Las fuerzas aéreas requieren escasas adaptaciones, casi todas ellas en términos de infraestructura de habitabilidad y eventualmente de medios de sanidad específicos para las damas. No existen diferencias derivadas de la fisiología, entre un hombre y una mujer, para pilotear una aeronave, salvo los períodos de menstruación, embarazo y lactancia y, como en otro momento se ha señalado, cuando se debe atender una emergencia en un avión de alto rendimiento. No es lo mismo una emergencia hidráulica en un avión de combate F-16 volando a mach 2,1 (aproximadamente 2.124 Km./h), que una falla en un avión de transporte militar volando a 740 Km./h o a la de un avión deportivo a 170 Km./h.

Un factor importante en la adaptación, lo constituye la falta de una larga tradición “aérea”. Muchas de las fuerzas aéreas del mundo, nunca se han visto envueltas en acciones bélicas reales y ninguna puede ostentar una existencia de un siglo. La Armada de Chile había conquistado sus mayores glorias más de 50 años antes de que se creara nuestra Fuerza Aérea. Es sabido que las tradiciones militares tienen sus principales fuentes, en la experiencia bélica. La denominación de las unidades, por ejemplo, en la Armada y en el Ejército, evocan a héroes o acciones de guerra y sobrarían nombres para ello. Los nombres de las unidades aéreas, surgen de fuentes distintas: animales de carácter simbólico, la toponimia local, etc. y cuando se recurre a nombres propios, se trata de rememorar a figuras cuyos méritos son de tipo fundacional o que podrían ser, indistintamente, militares o civiles.

La Escuela Naval lleva el nombre de su alumno más brillante, el mayor héroe nacional. La Escuela de Aviación en cambio, ostenta el nombre de su fundador. Mientras hablamos de una tradición militar o naval que se ha forjado en el ámbito castrense, la tradición aérea en Chile no logra aun despegarse del mundo de la aviación civil. Los logros de los que nuestra Fuerza Aérea puede legítimamente enorgullecerse, son resultados que pudieron alcanzarse también por civiles, lo que no les resta méritos, pero que muy dificultosamente podrían calificarse de hazañas propiamente militares.
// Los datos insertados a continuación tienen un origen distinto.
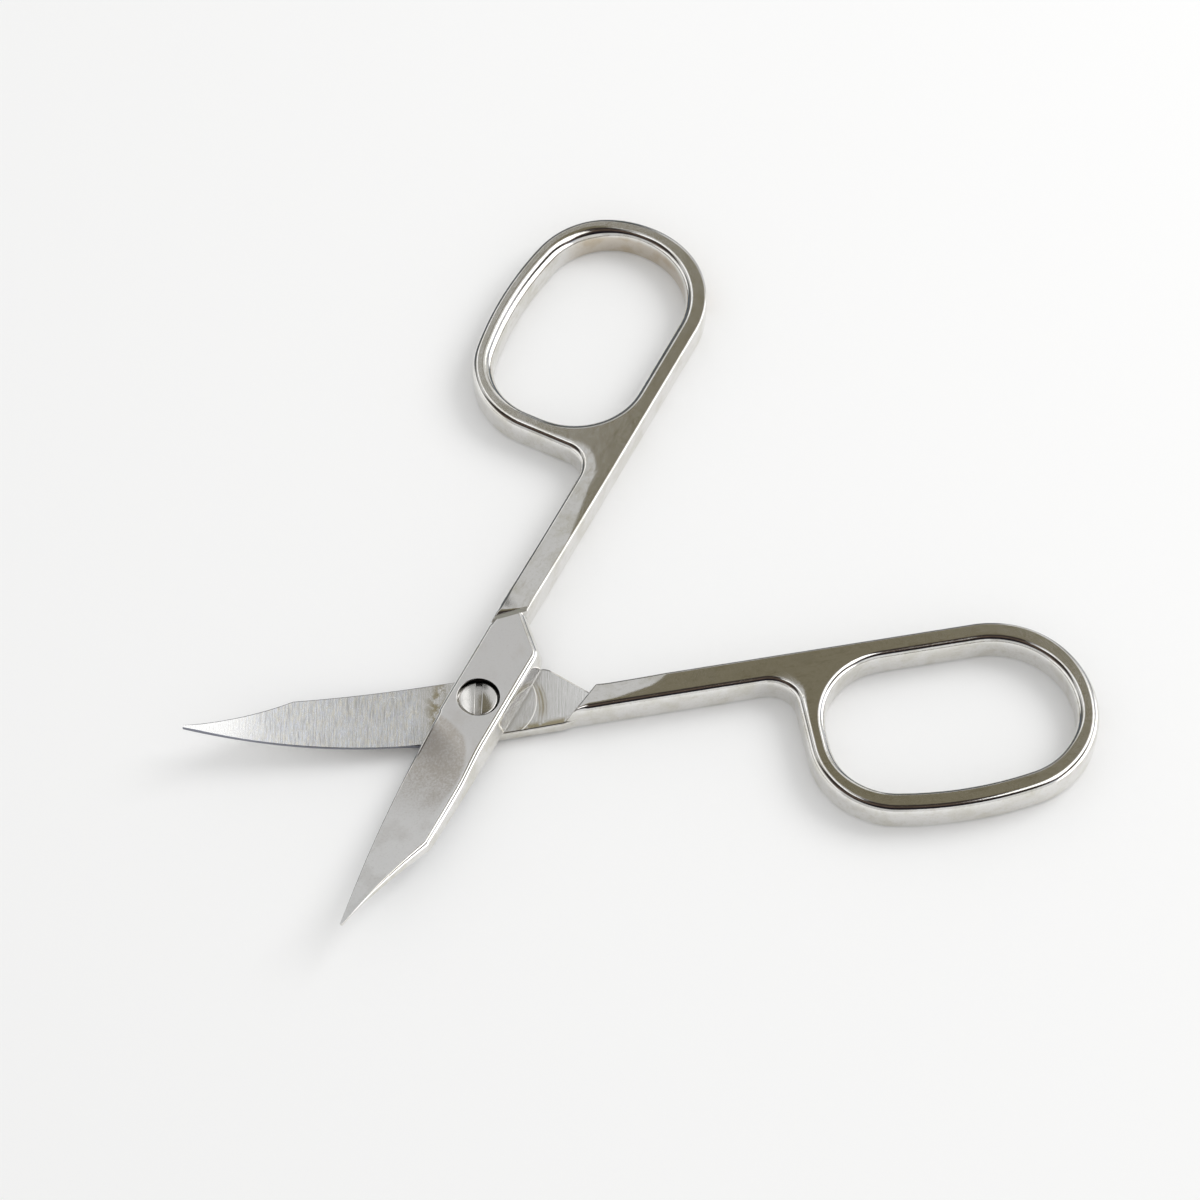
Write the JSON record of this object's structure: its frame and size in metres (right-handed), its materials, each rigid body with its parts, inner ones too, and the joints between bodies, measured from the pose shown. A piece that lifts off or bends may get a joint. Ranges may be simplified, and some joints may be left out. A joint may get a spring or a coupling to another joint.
{
  "type": "curved nail scissors",
  "caption": "Small all-metal curved nail scissors lying open: crossed halves with upward-curving pointed blades and oval finger loops, joined by a sunk slotted pivot screw.",
  "frame": {"origin": "centre of the flat end of the pivot screw's tail, on the table plane under the joint", "axes": "+Z from the table along the pivot axis to the screw head; +X halves the angle between the two handles and the blades point along -X; +Y from the lower half's finger loop to the upper half's"},
  "size_m": [0.0814, 0.0888, 0.0059],
  "materials": {
    "lower_half_steel": "bright plated handle; inner blade face ground across in fine lines",
    "upper_half_steel": "bright plated handle; plate and outer blade face satin polished",
    "screw_steel": "turned and polished head, worn slot"
  },
  "bodies": {
    "lower": {"lower_half": "lower_half_steel", "pivot_screw": "screw_steel"},
    "upper": {"upper_half": "upper_half_steel"}
  },
  "joints": [
    {"name": "pivot", "type": "hinge", "parent": "lower", "child": "upper", "pos_m": [0, 0, 0], "axis": [0, 0, 1], "range_deg": [-53, 82]}
  ]
}
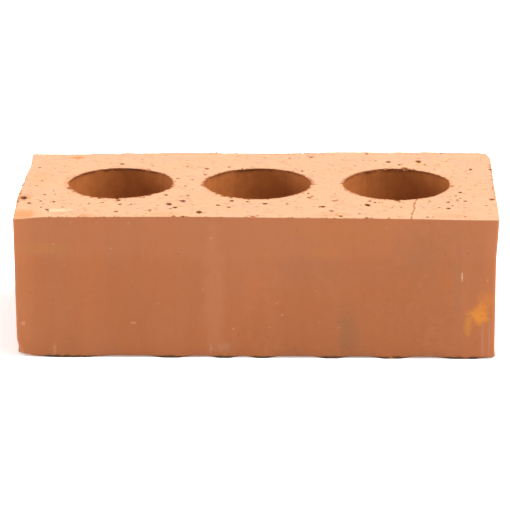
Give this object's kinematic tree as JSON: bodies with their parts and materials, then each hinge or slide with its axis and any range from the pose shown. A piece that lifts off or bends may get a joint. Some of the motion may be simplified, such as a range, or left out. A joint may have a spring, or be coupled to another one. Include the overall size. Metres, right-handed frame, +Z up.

La Fuerza Aérea Argentina, que cumplió un honroso papel en la reciente guerra por las islas Falklands, gracias a esta experiencia, ha logrado laureles en el terreno militar, en torno a los cuales ahora puede desarrollar una tradición aérea propiamente castrense que antes no tuvo.

Si la tradición pesa al momento de imponer cambios, la falta de ella favorece los mismos en muchos ámbitos. Entre ellos, la presencia de mujeres en sus filas. Esta situación, debería permitir que la adaptación de las fuerzas aéreas a la incorporación femenina, sea la más sencilla de implementar. Siempre quedará presente, sin embargo, la cuestión de si las adaptaciones contribuyen o no a una mejor gestión del recurso aéreo militar.